### Exercise instructions
Can the data below be set down again exactly, line for line?

::::::::::

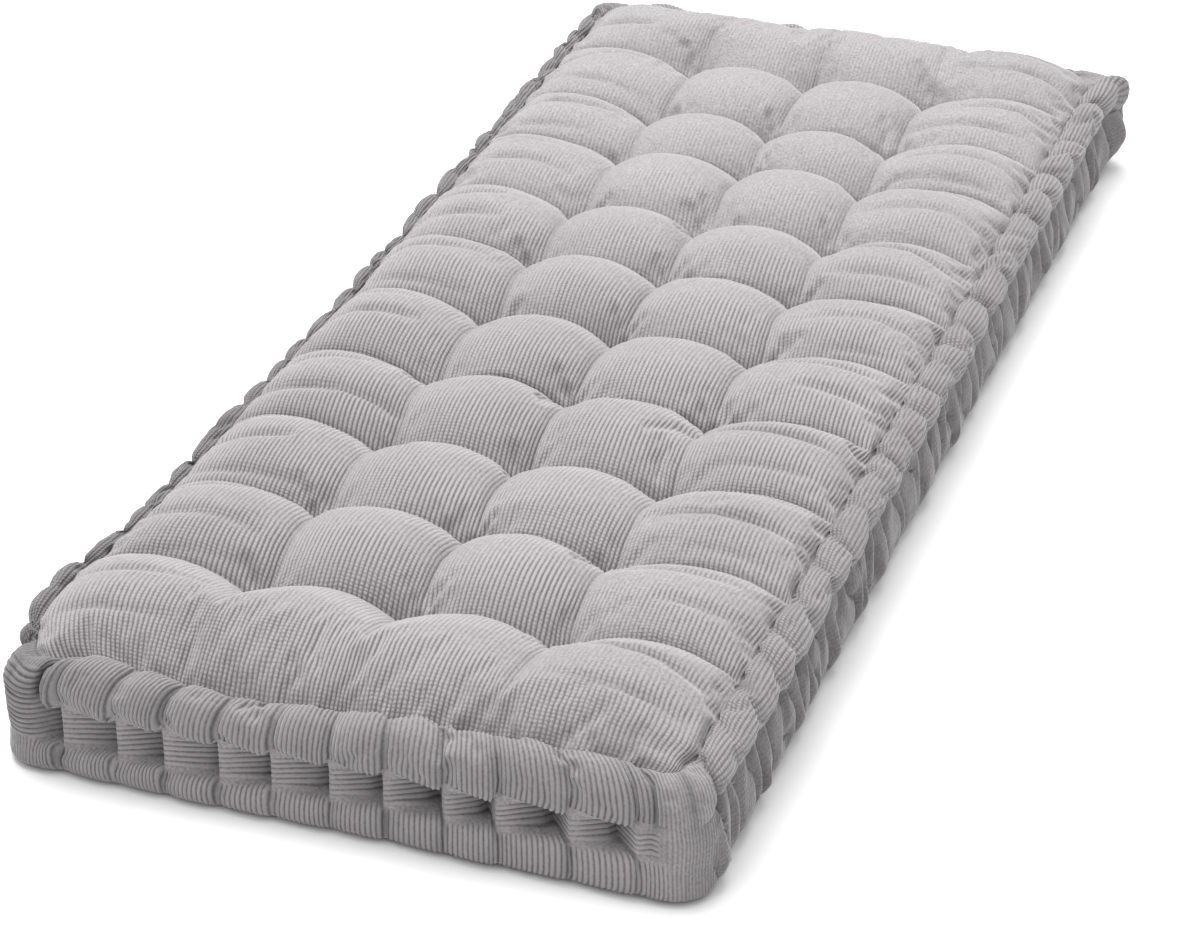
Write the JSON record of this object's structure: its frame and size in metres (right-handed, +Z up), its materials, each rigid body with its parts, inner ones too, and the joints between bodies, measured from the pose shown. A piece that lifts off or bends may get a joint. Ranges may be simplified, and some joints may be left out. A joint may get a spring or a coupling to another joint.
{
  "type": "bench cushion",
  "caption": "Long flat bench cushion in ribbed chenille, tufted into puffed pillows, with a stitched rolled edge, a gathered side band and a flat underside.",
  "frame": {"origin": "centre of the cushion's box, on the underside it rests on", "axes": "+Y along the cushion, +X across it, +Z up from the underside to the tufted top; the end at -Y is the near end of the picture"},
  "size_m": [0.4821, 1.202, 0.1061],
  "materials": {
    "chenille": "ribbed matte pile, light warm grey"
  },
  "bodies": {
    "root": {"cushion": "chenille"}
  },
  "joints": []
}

::::::::::

### Complete answer
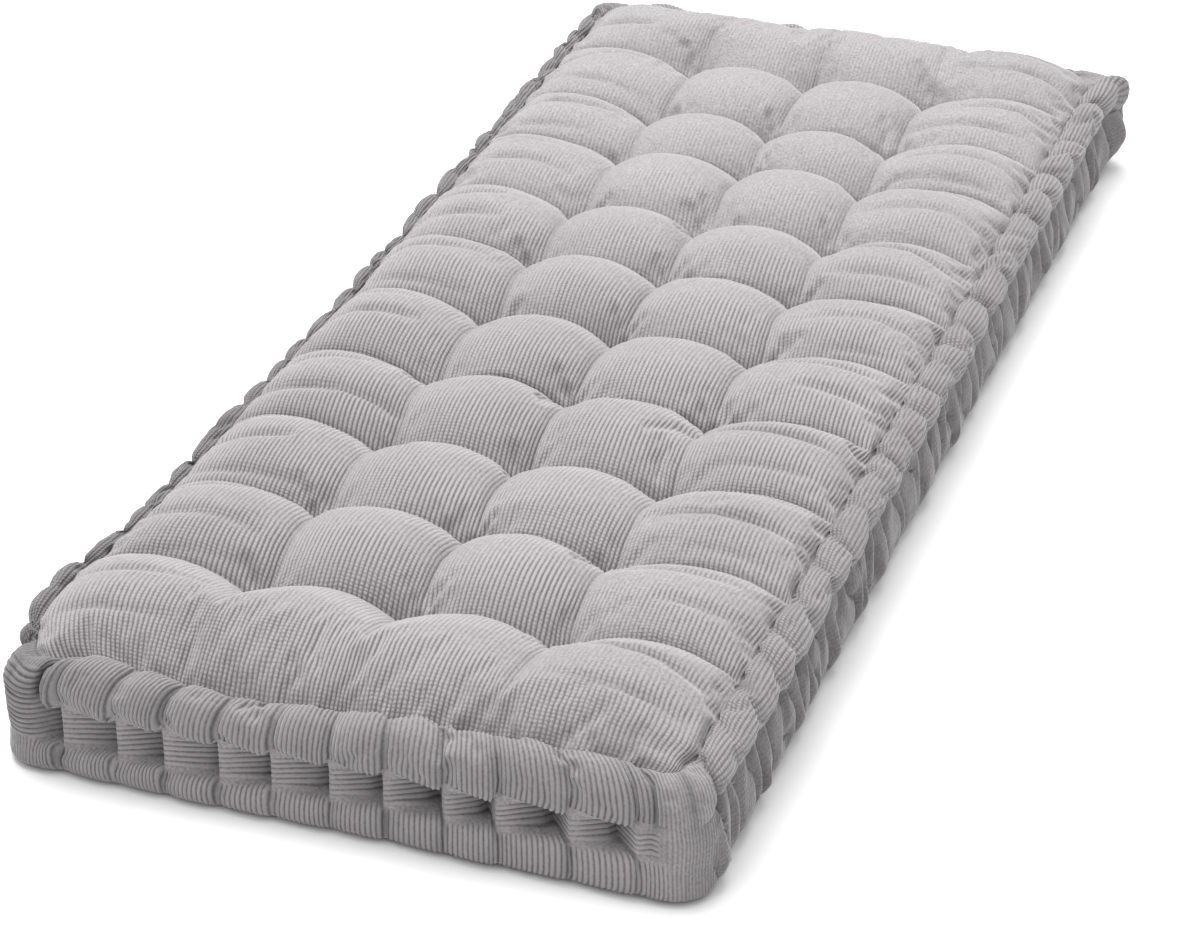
Write the JSON record of this object's structure: its frame and size in metres (right-handed, +Z up), its materials, each rigid body with its parts, inner ones too, and the joints between bodies, measured from the pose shown. A piece that lifts off or bends may get a joint. Ranges may be simplified, and some joints may be left out. A joint may get a spring or a coupling to another joint.
{
  "type": "bench cushion",
  "caption": "Long flat bench cushion in ribbed chenille, tufted into puffed pillows, with a stitched rolled edge, a gathered side band and a flat underside.",
  "frame": {"origin": "centre of the cushion's box, on the underside it rests on", "axes": "+Y along the cushion, +X across it, +Z up from the underside to the tufted top; the end at -Y is the near end of the picture"},
  "size_m": [0.4821, 1.202, 0.1061],
  "materials": {
    "chenille": "ribbed matte pile, light warm grey"
  },
  "bodies": {
    "root": {"cushion": "chenille"}
  },
  "joints": []
}